After carefully considering the entire record and the contentions of the parties it is our opinion that the bill of exceptions has been prematurely brought in violation of §9-24-24 and the rule set forth in Troy v. Providence Journal Co., 43 R. I. 22.

General laws 1956, §9-24-24, reads as follows: “Exceptions to decisions or rulings prior to trial shall be open to revision after verdict or final decision on the merits, but so far only as it appears to the supreme court that the verdict or final decision was erroneously affected thereby.” As the court said in Frigon v. Warner, 80 R. I. 363, 366: “Consistently from the beginning this court has held that the provisions of the statute governing bills of exceptions are jurisdictional and require a strict construction. Frappier v. Frappier, 64 R. I. 54; Providence Fruit & Produce Bldg., Inc. v.
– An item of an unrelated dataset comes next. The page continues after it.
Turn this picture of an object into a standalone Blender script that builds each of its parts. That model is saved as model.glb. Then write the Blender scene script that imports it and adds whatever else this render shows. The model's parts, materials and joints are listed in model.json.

Gamco, Inc., 76 R. I. 54, 57.”
The overruling of the demurrer was not a decision by which plaintiffs’ rights were finally concluded in the superior court. Troy v. Providence Journal Co., supra. They could have thereafter proceeded to trial on the merits in that court and if they lost they could then have brought the whole case to this court — not piecemeal as they have.

Although the defendant has filed no motion to dismiss, since the record posits a jurisdictional question, this court can sua sponte raise the question and act accordingly. See Pawtucket Cabinet and Builders Finish Co. v. Peoples Excursion Line, Inc., 45 R. I. 426.

Factor, Chernick & Hillman, William C. Hillman, for plaintiffs.

Adler, Pollock & Sheehan, Bernard R. Pollock, Peter Lawson Kennedy, for defendant.

The plaintiffs’ bill of exceptions is dismissed without prejudice, and the case is remitted to the superior court for further proceedings.